Kendzior occupies the unique position of writing from and observing this often misunderstood segment of the country from within. Unlike many liberal journalists, she hasn’t relocated farther afield to one of the major media cities, instead staying in the Midwest and chronicling the changes the region endures. I’d come across her essays before but hadn’t read them all, and I was expecting something quite different – as the title indicates, I thought there would be more of that view from the ground. There is, to some extent, but it’s a much bigger picture that Kendzior paints.

I felt pretty down after reading these.
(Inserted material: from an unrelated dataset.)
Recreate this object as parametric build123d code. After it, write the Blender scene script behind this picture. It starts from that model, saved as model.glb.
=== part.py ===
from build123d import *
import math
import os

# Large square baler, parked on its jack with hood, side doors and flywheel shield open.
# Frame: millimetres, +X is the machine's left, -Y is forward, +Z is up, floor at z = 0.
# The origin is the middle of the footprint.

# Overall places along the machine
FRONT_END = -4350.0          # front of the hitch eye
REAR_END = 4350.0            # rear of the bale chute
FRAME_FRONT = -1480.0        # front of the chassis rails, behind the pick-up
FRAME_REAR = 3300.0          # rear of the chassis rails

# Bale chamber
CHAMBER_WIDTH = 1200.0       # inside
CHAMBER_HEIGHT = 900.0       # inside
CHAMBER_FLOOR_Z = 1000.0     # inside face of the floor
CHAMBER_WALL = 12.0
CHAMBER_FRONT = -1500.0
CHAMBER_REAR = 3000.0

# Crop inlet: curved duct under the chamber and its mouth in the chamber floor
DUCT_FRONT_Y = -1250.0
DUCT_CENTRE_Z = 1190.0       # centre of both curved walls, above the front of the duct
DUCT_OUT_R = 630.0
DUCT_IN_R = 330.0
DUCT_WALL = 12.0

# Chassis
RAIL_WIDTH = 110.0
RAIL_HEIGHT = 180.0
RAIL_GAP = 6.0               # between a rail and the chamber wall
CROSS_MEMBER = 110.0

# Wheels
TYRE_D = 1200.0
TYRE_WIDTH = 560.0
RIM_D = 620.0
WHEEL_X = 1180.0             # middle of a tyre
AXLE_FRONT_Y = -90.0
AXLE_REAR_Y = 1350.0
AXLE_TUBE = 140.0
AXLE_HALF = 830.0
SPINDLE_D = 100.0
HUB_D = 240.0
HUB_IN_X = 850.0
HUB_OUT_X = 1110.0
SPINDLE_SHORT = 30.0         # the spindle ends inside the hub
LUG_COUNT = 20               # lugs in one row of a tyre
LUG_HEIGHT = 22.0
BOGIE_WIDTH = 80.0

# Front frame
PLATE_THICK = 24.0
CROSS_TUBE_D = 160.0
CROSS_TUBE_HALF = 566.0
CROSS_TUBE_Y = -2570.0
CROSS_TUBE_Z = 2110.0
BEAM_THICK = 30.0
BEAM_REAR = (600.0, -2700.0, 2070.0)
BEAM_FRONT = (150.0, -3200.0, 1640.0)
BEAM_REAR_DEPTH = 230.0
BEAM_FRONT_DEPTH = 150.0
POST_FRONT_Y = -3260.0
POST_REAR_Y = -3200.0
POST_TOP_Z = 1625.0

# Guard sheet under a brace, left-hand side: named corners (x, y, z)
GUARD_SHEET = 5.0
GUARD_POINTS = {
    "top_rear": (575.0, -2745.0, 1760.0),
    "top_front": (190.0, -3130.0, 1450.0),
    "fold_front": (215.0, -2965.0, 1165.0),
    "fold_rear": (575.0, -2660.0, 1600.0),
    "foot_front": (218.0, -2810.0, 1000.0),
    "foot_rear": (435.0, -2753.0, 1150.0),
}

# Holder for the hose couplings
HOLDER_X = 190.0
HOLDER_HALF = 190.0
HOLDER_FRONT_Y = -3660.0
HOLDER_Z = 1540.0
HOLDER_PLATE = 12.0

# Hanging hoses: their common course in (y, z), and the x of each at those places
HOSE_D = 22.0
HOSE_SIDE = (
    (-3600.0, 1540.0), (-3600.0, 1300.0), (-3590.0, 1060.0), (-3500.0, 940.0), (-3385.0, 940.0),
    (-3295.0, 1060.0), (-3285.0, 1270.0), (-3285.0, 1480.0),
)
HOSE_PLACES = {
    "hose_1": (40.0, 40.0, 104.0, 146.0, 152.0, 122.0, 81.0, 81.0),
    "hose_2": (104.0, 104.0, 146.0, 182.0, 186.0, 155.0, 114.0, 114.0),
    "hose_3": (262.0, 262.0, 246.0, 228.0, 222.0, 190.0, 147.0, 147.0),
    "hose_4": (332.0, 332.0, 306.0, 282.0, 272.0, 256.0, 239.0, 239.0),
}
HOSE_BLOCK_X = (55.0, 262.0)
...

Kendzior was prepared for that:

At a time when Americans were continually being informed that our crises were over – the wars in Iraq and Afghanistan were ending, we lived in a post-racial society, the good jobs would be back any day now – I saw no improvements on the ground. America had returned to “normal,” politicians and pundits proclaimed, but “normal” felt like a crisis. And when you live in a crisis, you write with urgency, because you need problems to be solved.

So in the era of the audacity of hope, I made a case for the audacity of despair.
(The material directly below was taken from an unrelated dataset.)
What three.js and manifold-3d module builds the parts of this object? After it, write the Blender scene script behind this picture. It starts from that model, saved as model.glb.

This is where you may be thinking to yourself, “Wow, this is going to be a really depressing book!” And it might be, but that never was and is not my intent. One cannot solve a problem until one acknowledges a problem exists.

There wasn’t much that was newly upsetting, it was just the oppressive effect reading it all at once. It knocks the breath out of you. These are best taken in small doses.
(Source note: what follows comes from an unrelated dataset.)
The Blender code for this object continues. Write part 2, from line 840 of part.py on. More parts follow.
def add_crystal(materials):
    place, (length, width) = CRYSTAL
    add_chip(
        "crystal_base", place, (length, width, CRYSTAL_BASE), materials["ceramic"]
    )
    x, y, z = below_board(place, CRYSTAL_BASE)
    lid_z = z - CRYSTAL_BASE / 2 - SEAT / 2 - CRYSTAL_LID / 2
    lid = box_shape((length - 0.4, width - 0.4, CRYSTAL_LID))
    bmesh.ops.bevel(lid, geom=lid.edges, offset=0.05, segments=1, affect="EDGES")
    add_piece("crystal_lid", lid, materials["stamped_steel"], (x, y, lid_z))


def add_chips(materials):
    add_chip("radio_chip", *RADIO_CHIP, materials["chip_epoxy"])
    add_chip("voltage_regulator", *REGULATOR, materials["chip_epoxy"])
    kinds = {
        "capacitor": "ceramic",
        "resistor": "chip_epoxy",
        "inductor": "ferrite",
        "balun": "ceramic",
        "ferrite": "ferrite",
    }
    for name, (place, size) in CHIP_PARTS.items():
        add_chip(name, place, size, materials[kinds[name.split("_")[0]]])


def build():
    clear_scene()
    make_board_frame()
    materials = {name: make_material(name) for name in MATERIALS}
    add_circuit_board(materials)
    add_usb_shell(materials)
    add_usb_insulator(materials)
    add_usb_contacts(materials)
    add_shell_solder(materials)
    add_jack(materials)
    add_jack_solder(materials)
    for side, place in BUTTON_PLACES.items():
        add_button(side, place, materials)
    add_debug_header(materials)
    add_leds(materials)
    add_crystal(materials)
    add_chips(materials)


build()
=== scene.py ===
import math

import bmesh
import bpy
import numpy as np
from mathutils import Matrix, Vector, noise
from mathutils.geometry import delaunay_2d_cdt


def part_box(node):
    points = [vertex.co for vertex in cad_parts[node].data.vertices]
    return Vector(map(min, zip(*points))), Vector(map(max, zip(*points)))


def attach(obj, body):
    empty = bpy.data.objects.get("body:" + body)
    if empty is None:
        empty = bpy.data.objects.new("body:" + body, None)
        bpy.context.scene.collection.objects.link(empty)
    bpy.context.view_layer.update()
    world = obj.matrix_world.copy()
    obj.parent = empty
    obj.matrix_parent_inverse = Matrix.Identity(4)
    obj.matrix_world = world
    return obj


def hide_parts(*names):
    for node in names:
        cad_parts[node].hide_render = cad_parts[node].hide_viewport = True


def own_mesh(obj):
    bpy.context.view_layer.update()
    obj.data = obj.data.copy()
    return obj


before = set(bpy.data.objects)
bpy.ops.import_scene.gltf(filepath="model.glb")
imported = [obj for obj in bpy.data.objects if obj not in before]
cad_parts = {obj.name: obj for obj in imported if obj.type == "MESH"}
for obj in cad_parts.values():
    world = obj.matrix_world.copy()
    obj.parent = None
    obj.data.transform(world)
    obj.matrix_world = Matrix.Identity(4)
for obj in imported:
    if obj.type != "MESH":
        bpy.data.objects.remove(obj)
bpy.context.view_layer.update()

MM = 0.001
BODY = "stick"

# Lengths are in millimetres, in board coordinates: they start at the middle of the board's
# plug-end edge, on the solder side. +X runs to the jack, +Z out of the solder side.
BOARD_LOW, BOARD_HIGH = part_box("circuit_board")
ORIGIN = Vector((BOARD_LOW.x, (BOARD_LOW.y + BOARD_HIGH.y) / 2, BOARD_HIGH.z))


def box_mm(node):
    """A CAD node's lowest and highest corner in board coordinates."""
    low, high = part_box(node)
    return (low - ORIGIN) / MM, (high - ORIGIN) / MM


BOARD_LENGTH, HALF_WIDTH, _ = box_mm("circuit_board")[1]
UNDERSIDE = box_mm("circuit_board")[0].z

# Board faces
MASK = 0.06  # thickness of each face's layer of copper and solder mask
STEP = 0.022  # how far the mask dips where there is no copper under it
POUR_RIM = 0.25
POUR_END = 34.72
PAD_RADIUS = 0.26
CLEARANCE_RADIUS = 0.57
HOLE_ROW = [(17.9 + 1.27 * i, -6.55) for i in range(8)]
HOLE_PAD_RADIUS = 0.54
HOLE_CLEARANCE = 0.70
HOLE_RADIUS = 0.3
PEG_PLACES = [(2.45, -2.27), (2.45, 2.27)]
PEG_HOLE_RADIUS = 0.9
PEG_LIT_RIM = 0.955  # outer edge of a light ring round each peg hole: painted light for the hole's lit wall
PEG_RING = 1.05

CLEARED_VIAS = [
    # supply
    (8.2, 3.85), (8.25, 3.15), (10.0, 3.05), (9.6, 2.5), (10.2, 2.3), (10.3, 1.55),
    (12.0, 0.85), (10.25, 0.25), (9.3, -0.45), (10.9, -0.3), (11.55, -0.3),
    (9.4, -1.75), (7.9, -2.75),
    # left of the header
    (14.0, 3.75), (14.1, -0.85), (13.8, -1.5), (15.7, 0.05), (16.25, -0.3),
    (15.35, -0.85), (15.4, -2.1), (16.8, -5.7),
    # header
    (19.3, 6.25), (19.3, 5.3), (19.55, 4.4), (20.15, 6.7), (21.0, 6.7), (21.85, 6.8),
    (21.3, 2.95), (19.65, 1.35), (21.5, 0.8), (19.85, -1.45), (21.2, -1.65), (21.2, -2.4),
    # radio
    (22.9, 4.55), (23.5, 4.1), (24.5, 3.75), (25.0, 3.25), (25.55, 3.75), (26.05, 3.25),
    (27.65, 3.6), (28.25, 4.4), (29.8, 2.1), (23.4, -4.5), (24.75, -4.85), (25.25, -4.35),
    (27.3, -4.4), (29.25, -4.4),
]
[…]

As defeated, sometimes hopeless, as some of this information made me feel, I don’t think that should at all discourage anyone from reading it. On the contrary, it’s a must-read. It doesn’t help to bury your head in the sand and pretend any of this isn’t true. The reality is harsh and Kendzior has an excellent clear, explanatory style that makes her analysis so helpful in understanding much of what’s happening in the US today – socially, economically, politically.

There is no America that is “real” or “fake.” This insistence that we have an inherent divide has in some respects become a self-fulfilling prophecy. At this contentious point in our history, these divergent Americas are unified most, unfortunately, by a collective sense of pain. America is purple – purple like a bruise.

One of the topics that Kendzior writes particularly powerfully about is the elitism of academia, and the sad reality that investing in a higher education nowadays doesn’t carry the same guarantee of a more secure future, as it once did. The facts and figures she uses to back this up are downright terrifying. She frequently returns to the subject of the unfair treatment of adjunct professors, the near-poverty (or sometimes just poverty, no near about it) conditions they live in in order to teach.

To work outside of academia, even temporarily, signals you are not “serious” or “dedicated” to scholarship. 

She explains that teaching is viewed as a “calling”, like religion – meaning one should be fine with accepting little or no pay for such work.

Academic paywalls are often presented as a moral or financial issue. How can one justify profiting off unpaid labor while denying the public access to research frequently funded through taxpayer dollars? But paywalls also have broader political consequences. Whether or not an article is accessible affects more than just the author or reader. It affects anyone who could potentially benefit from scholarly insight, information, or expertise – that is, everyone.

It does not have to be this way. Imagine a college application system in which applicants could only take standardized tests once. Imagine a system in which young people working jobs to support their families were valued as much as those who travel and “volunteer” on their parents’ dime. Imagine a system in which we value what a person does with what he has, instead of mistaking a lack of resources for a lack of ability.

Her explanations are clear and thoughtful, particularly here where her experience speaks volumes about the problematic situation and she has such reasonable ideas for addressing it.

Elsewhere, despite the importance of the information she brings to light and situations she highlights, it seemed like she was relating how shocking or unfortunate these things were without offering ideas about fixing them. That’s not a burden that falls entirely on her shoulders, lest I make it sound that way – but she’s so capable elsewhere of offering sensible ideas for fixing what’s broken, like when discussing what’s wrong with our higher education system, that the lack of suggestion or path on other topics feels that much more pronounced. She’s so smart and eloquent at framing these problems that I want to hear more of her suggestions on how to repair these horribly broken things, not just see her train a floodlight on them.

“Who could have predicted a Trump win?” pundits pondered, and the answer was often blacks, Latinos, Muslims, and residents of the ignored heartland regions where he gained popularity – the people whom Trump treated as target practice, and people in regions he targeted for votes. These folks are the “no one” in the oft-said and inaccurate phrase of “no one saw it coming,” a phrase that indicts the fool that utters it. Many Americans saw it coming, but their warnings were often dismissed as implausible or, worse, hysterical, when they were simply logical predictions based on lived experience. The people pushed to the margins in the heartland knew it would not be okay, because it had never been okay. For many, the hypotheticals had already happened.

Disturbing but necessary dispatches, not only from America’s heartland, but from everywhere within a system that’s broken and avoiding repair. Alarming and scary but very smartly detailed. Her voice is one to carefully follow in the current political and social climate – just the weekend I read this, she gave one of the most incredible 60 second takedowns of Trump and his connection/susceptibility to blackmail on AM JoyKendzior is one to follow closely, and this book is one to ruminate on. Verdict: 4/5

The View from Flyover Country:
Dispatches from the Forgotten America
by Sarah Kendzior
ebook published 2015
paperback with new epilogue published April 17, 2018
by Flatiron

I received an advance copy of the new edition courtesy of the publisher for unbiased review.